Besides, he says, reforms have been brought about in the result management system (RMS).

“Now only one RO has been tasked with maintaining the result of one constituency, lessening the burden on him for other adjoining constituencies, and that will help an error-free and timely compilation of the result of a constituency,” he says, adding that an RO has also been equipped with a laptop and a couple of data entry operators for consolidation of results.

The ECP official further says it has also separately set up a monitoring wing, while keeping an eye on violation of the election code of conduct.

In addition to this, the ECP has engaged international experts to train its staff for the upcoming elections.

“We will make sure that all political parties get a level-playing field in the elections,” Mr Khan says.

Like Saima, PTI’s senior leader Shafqat Mahmood has expressed satisfaction with the measures the ECP has taken to ensure transparent polls.

“By and large the ECP’s measures to ensure free and transparent polls are satisfactory as we see that this time intention (of ECP and caretaker government) is good.”

The PTI leader says even though the PML-N is claiming that the election has been rigged, in fact the PML-N is committing pre-poll rigging openly through its local body representatives (councillors, chairmen). Although the caretaker government has suspended the local body governments, PML-N’s councillors, vice-chairmen and chairmen are active in Punjab to facilitate their provincial and national assembly candidates, he claims.
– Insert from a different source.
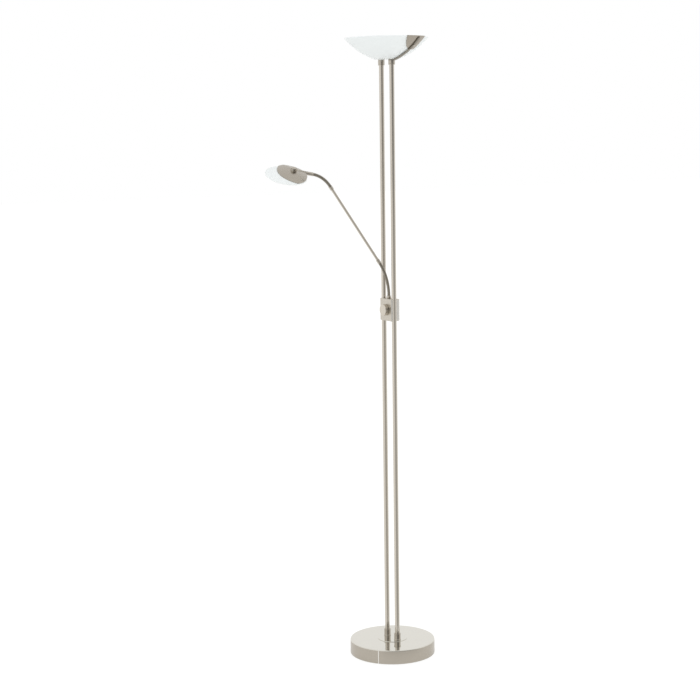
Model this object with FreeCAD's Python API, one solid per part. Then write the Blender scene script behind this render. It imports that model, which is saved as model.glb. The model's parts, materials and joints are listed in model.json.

A PML-N activist in Lahore says the 2013 elections were easy for the PML-N to win since the establishment was siding with them at that time.

“Now this is for the first time the PML-N is going into the polls without any patronage of the establishment rather in fight against it (establishment)…so things are pretty difficult for the PML-N and of course those fighting against the establishment talk about rigging which is an obvious fact in our system of politics,” he says.